* BEGIN Data for processing *
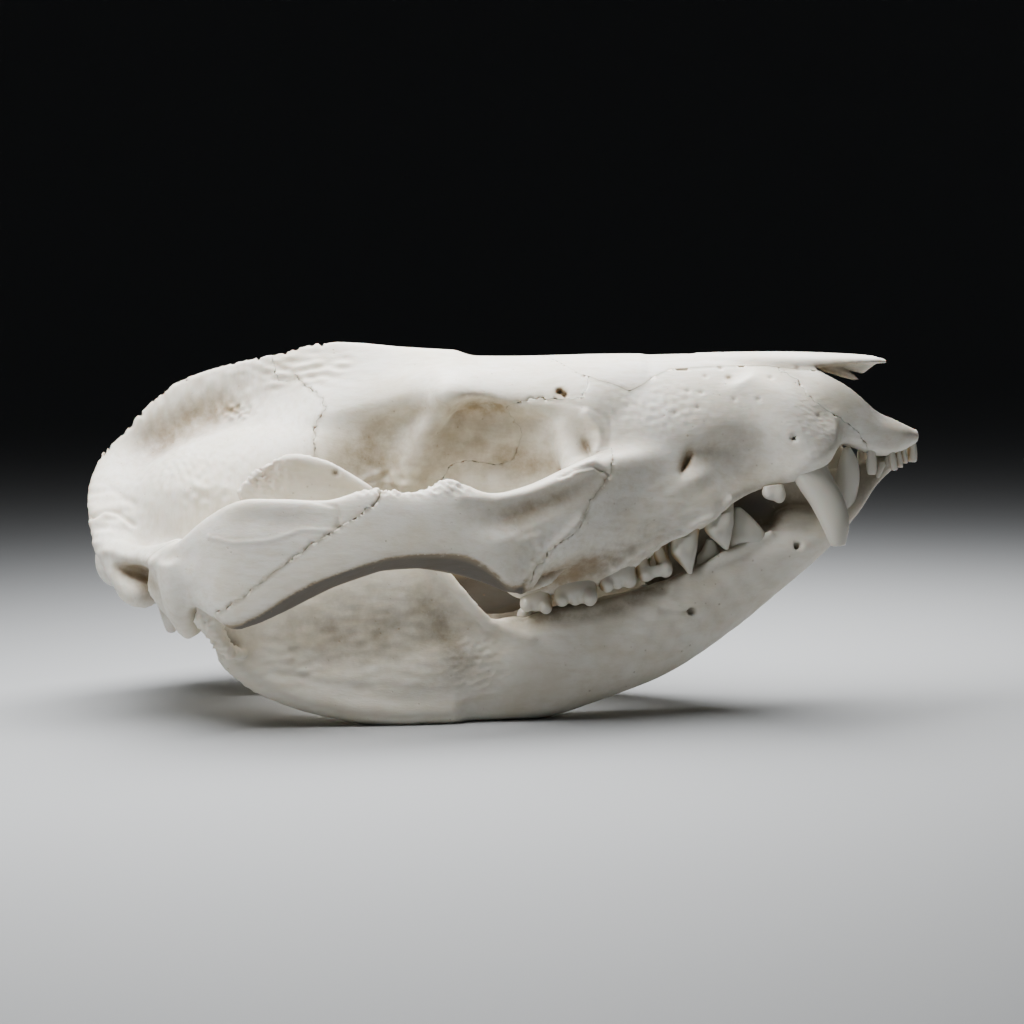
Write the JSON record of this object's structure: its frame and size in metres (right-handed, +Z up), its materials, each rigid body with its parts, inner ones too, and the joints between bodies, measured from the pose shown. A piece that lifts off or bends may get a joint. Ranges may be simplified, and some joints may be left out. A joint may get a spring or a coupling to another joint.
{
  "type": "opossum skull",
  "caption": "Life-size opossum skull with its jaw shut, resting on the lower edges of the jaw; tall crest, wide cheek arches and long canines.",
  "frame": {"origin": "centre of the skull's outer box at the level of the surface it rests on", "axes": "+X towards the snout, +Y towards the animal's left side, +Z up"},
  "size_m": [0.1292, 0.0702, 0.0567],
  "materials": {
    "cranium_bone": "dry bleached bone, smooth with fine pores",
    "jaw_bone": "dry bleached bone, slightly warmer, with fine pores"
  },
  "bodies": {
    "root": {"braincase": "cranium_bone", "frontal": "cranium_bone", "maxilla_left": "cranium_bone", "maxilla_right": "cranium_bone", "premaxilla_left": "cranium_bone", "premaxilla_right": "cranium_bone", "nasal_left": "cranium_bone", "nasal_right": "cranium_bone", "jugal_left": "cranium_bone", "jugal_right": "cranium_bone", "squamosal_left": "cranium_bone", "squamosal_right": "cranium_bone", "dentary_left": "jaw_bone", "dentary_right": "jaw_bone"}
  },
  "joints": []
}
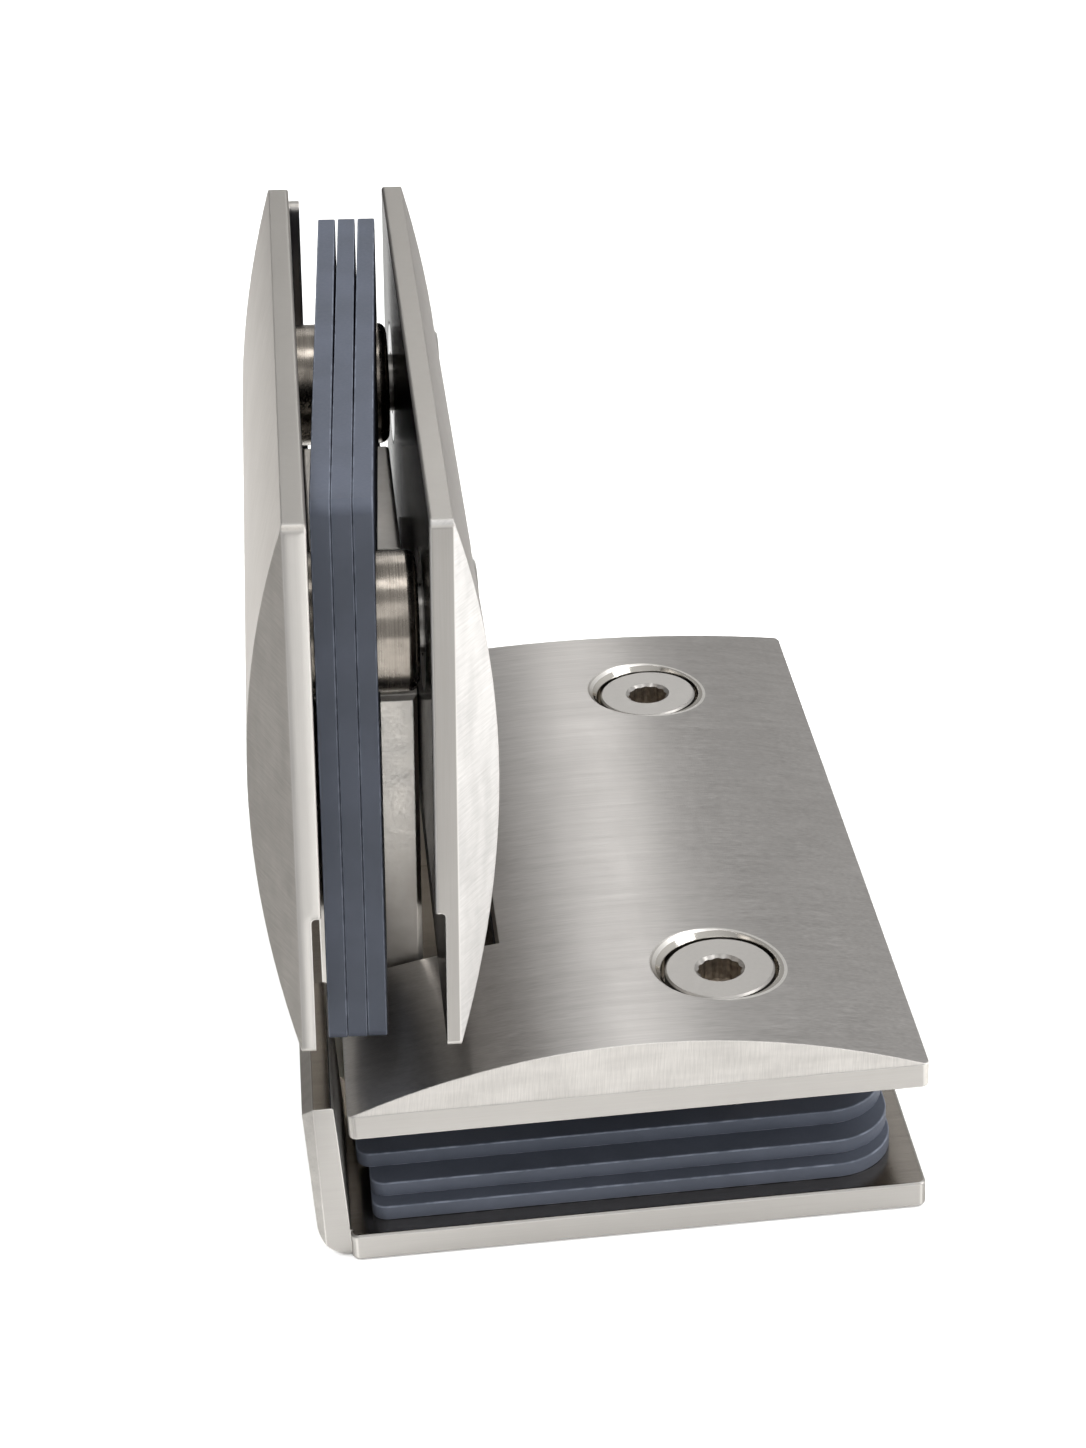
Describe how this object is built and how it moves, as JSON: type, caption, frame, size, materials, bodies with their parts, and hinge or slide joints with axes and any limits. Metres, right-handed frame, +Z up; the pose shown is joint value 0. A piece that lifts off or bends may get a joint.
* END Data for processing *
#### Set problem:
Copy out every entry again, exactly as it was given.

#### Written solution:
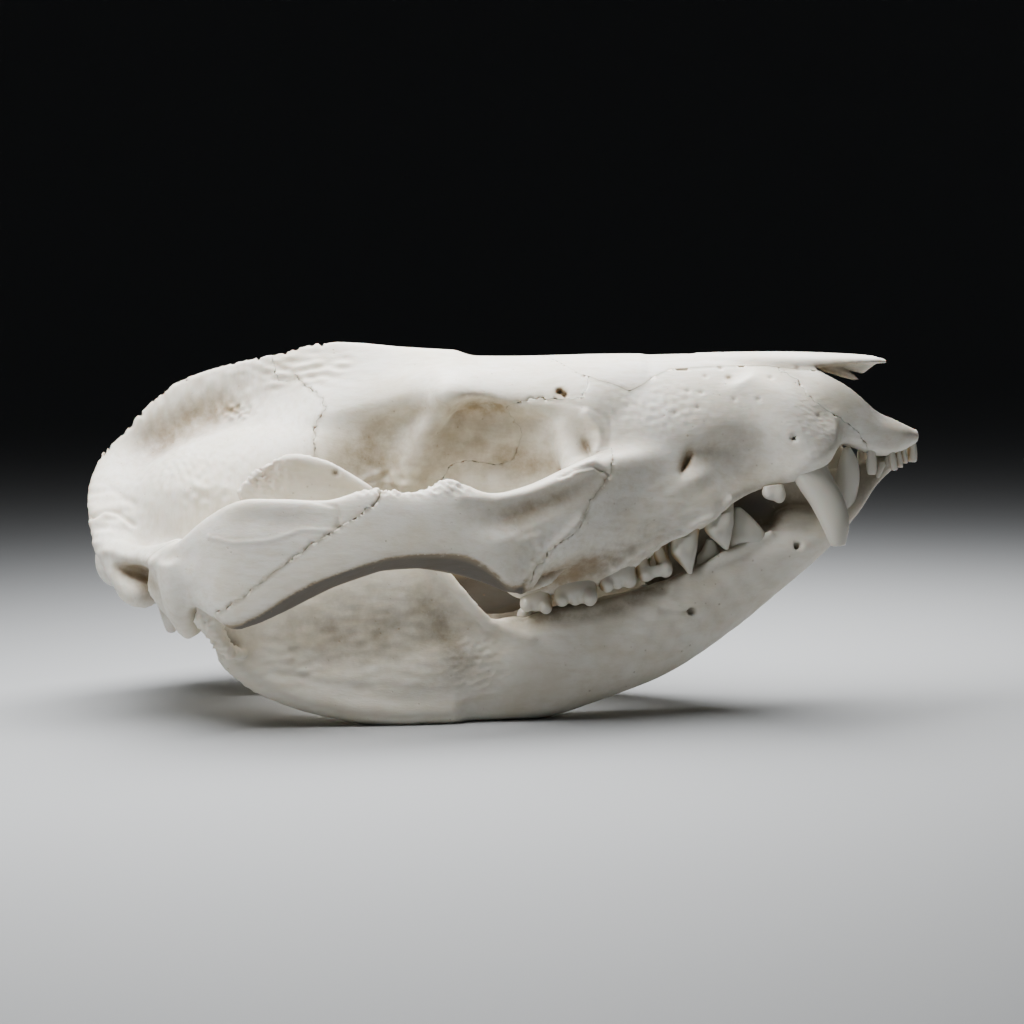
Write the JSON record of this object's structure: its frame and size in metres (right-handed, +Z up), its materials, each rigid body with its parts, inner ones too, and the joints between bodies, measured from the pose shown. A piece that lifts off or bends may get a joint. Ranges may be simplified, and some joints may be left out. A joint may get a spring or a coupling to another joint.
{
  "type": "opossum skull",
  "caption": "Life-size opossum skull with its jaw shut, resting on the lower edges of the jaw; tall crest, wide cheek arches and long canines.",
  "frame": {"origin": "centre of the skull's outer box at the level of the surface it rests on", "axes": "+X towards the snout, +Y towards the animal's left side, +Z up"},
  "size_m": [0.1292, 0.0702, 0.0567],
  "materials": {
    "cranium_bone": "dry bleached bone, smooth with fine pores",
    "jaw_bone": "dry bleached bone, slightly warmer, with fine pores"
  },
  "bodies": {
    "root": {"braincase": "cranium_bone", "frontal": "cranium_bone", "maxilla_left": "cranium_bone", "maxilla_right": "cranium_bone", "premaxilla_left": "cranium_bone", "premaxilla_right": "cranium_bone", "nasal_left": "cranium_bone", "nasal_right": "cranium_bone", "jugal_left": "cranium_bone", "jugal_right": "cranium_bone", "squamosal_left": "cranium_bone", "squamosal_right": "cranium_bone", "dentary_left": "jaw_bone", "dentary_right": "jaw_bone"}
  },
  "joints": []
}
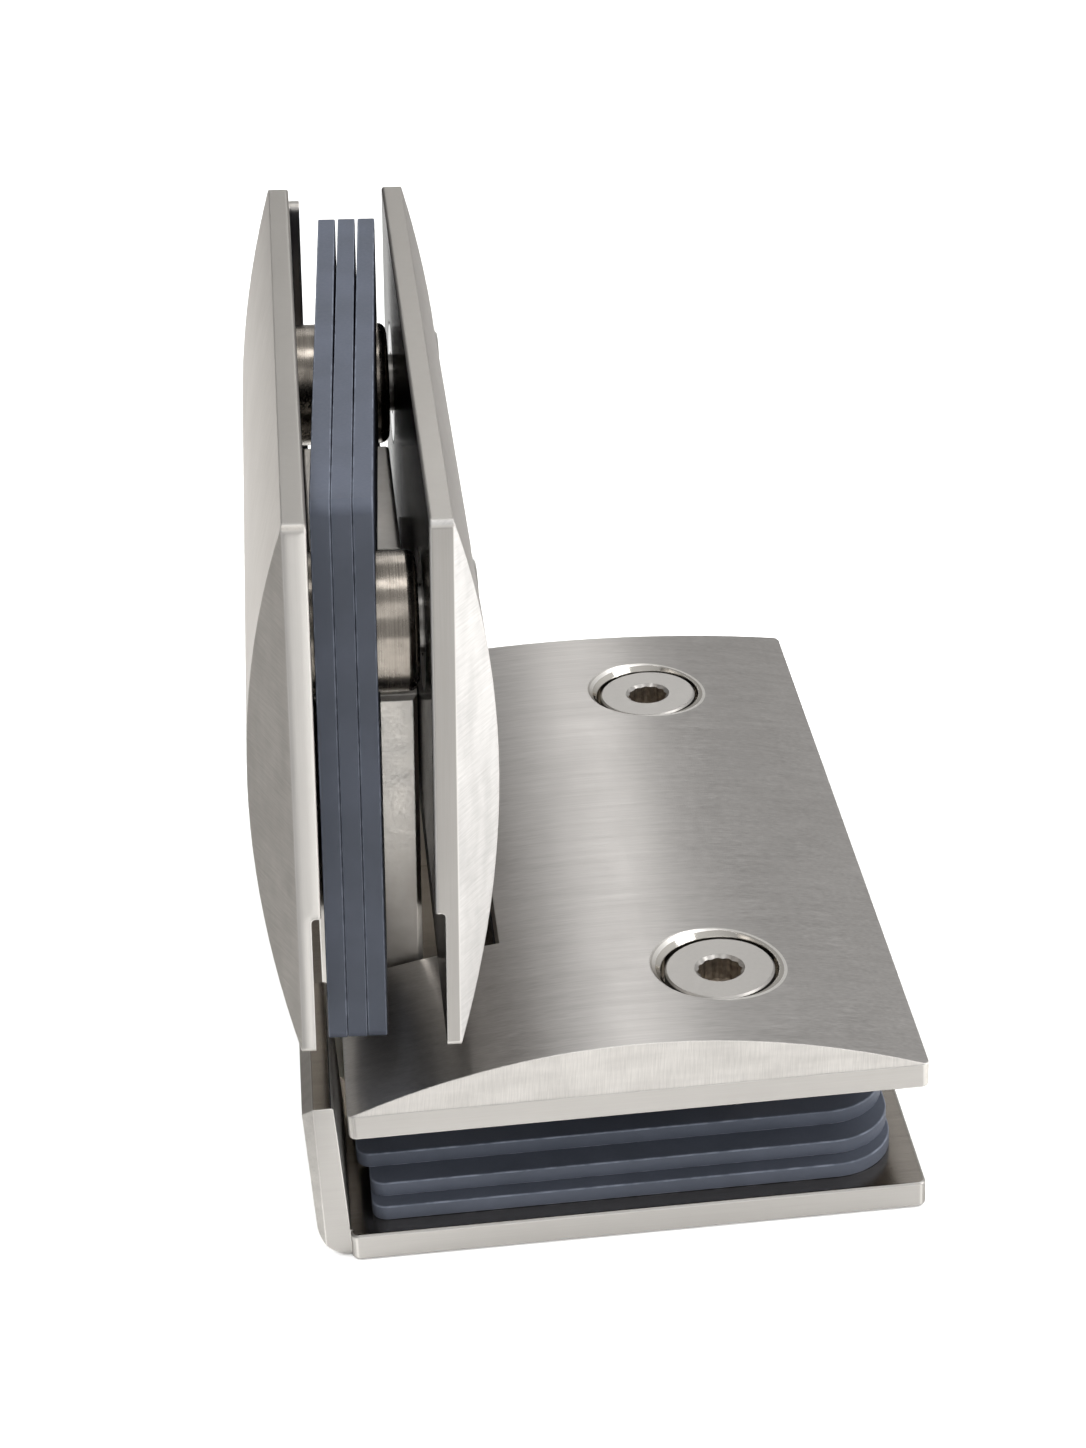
Describe how this object is built and how it moves, as JSON: type, caption, frame, size, materials, bodies with their parts, and hinge or slide joints with axes and any limits. Metres, right-handed frame, +Z up; the pose shown is joint value 0. A piece that lifts off or bends may get a joint.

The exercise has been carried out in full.